WHAT YOU NEED TO DO:
The lines to extract run from the first line of the entries through the line that contains "const WELD_SIZE = 0.25;"; reproduce exactly those lines and no others.

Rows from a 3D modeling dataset
********

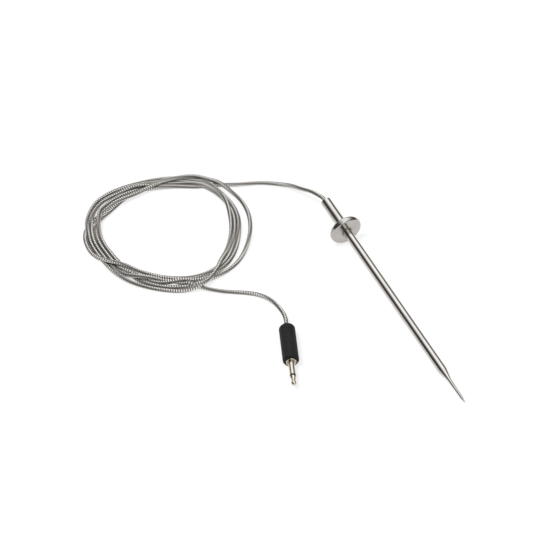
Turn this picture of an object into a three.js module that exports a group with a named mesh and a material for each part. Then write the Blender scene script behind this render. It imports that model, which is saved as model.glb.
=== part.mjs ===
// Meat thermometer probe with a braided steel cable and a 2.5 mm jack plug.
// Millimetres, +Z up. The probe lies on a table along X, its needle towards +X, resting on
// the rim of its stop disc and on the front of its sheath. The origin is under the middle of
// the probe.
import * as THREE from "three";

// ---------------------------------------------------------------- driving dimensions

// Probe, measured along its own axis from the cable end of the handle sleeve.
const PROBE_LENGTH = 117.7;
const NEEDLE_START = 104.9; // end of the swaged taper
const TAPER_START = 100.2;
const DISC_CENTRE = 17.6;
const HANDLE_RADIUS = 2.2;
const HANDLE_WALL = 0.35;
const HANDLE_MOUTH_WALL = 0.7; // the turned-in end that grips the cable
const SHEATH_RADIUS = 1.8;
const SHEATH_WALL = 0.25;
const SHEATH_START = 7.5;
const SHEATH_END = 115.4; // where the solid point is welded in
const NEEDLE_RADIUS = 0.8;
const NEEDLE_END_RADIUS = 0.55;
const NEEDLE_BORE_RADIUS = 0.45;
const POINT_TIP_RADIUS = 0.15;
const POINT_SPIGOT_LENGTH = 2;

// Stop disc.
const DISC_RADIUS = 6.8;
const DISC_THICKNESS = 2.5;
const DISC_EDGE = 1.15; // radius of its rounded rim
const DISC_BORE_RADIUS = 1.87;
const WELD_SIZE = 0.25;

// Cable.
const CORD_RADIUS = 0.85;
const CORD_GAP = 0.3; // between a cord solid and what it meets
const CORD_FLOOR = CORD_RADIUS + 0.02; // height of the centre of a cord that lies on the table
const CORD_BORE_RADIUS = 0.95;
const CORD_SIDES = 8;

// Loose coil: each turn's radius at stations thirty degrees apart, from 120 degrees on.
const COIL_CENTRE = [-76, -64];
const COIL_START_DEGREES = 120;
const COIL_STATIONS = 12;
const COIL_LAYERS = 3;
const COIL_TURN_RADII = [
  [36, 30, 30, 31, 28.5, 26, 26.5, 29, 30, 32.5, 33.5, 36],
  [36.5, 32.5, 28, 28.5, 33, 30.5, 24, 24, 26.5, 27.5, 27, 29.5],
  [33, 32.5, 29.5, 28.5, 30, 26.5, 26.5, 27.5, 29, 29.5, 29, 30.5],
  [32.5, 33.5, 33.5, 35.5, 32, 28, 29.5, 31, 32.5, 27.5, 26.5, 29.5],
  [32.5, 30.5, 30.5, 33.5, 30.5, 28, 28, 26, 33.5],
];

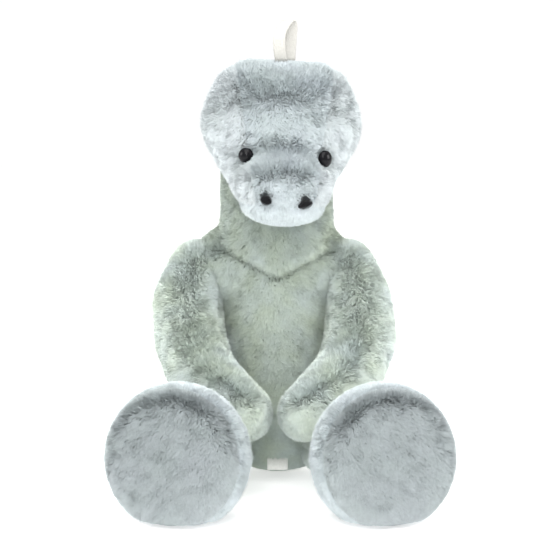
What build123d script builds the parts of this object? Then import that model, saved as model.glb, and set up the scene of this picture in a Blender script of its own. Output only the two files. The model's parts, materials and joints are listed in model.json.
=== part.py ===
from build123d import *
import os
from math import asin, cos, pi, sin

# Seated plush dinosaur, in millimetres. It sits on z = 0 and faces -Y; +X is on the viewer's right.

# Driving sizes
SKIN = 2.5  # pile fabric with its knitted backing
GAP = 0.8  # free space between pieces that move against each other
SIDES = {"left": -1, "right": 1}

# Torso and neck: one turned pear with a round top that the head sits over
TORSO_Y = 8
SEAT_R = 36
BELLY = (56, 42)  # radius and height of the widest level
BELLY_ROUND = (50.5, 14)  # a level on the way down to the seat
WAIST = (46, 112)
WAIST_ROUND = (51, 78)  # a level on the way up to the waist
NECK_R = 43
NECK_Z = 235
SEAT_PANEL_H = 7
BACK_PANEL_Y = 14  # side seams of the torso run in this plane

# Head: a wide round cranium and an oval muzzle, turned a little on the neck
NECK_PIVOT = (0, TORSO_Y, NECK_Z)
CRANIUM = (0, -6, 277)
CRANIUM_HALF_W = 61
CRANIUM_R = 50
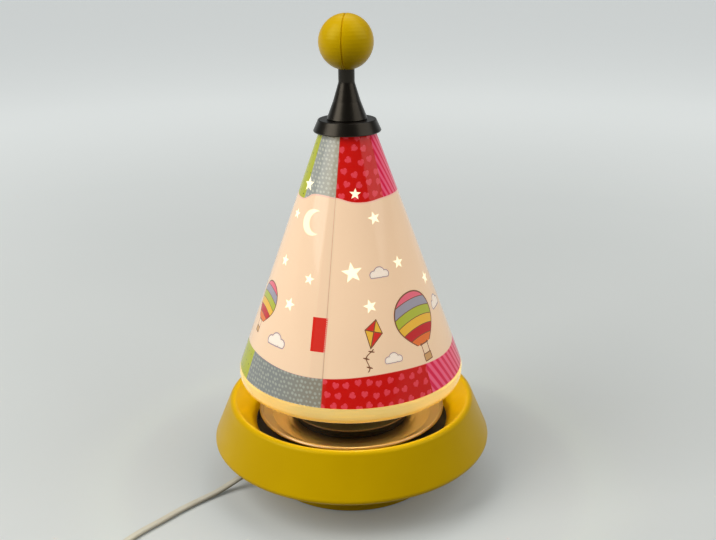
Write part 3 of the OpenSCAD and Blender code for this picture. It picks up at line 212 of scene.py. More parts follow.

********

SOLUTION FOR THIS EXERCISE:
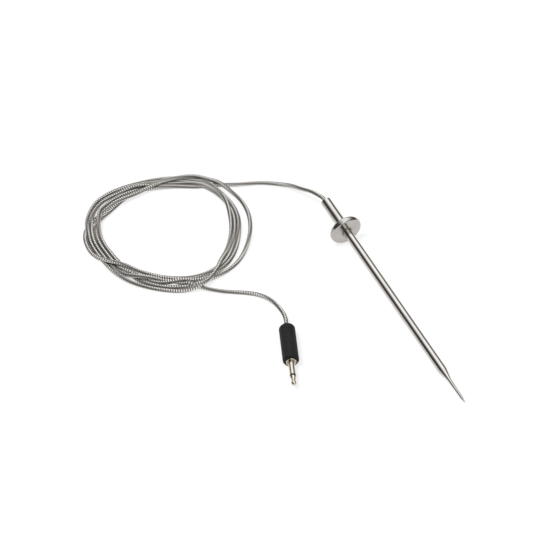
Turn this picture of an object into a three.js module that exports a group with a named mesh and a material for each part. Then write the Blender scene script behind this render. It imports that model, which is saved as model.glb.
=== part.mjs ===
// Meat thermometer probe with a braided steel cable and a 2.5 mm jack plug.
// Millimetres, +Z up. The probe lies on a table along X, its needle towards +X, resting on
// the rim of its stop disc and on the front of its sheath. The origin is under the middle of
// the probe.
import * as THREE from "three";

// ---------------------------------------------------------------- driving dimensions

// Probe, measured along its own axis from the cable end of the handle sleeve.
const PROBE_LENGTH = 117.7;
const NEEDLE_START = 104.9; // end of the swaged taper
const TAPER_START = 100.2;
const DISC_CENTRE = 17.6;
const HANDLE_RADIUS = 2.2;
const HANDLE_WALL = 0.35;
const HANDLE_MOUTH_WALL = 0.7; // the turned-in end that grips the cable
const SHEATH_RADIUS = 1.8;
const SHEATH_WALL = 0.25;
const SHEATH_START = 7.5;
const SHEATH_END = 115.4; // where the solid point is welded in
const NEEDLE_RADIUS = 0.8;
const NEEDLE_END_RADIUS = 0.55;
const NEEDLE_BORE_RADIUS = 0.45;
const POINT_TIP_RADIUS = 0.15;
const POINT_SPIGOT_LENGTH = 2;

// Stop disc.
const DISC_RADIUS = 6.8;
const DISC_THICKNESS = 2.5;
const DISC_EDGE = 1.15; // radius of its rounded rim
const DISC_BORE_RADIUS = 1.87;
const WELD_SIZE = 0.25;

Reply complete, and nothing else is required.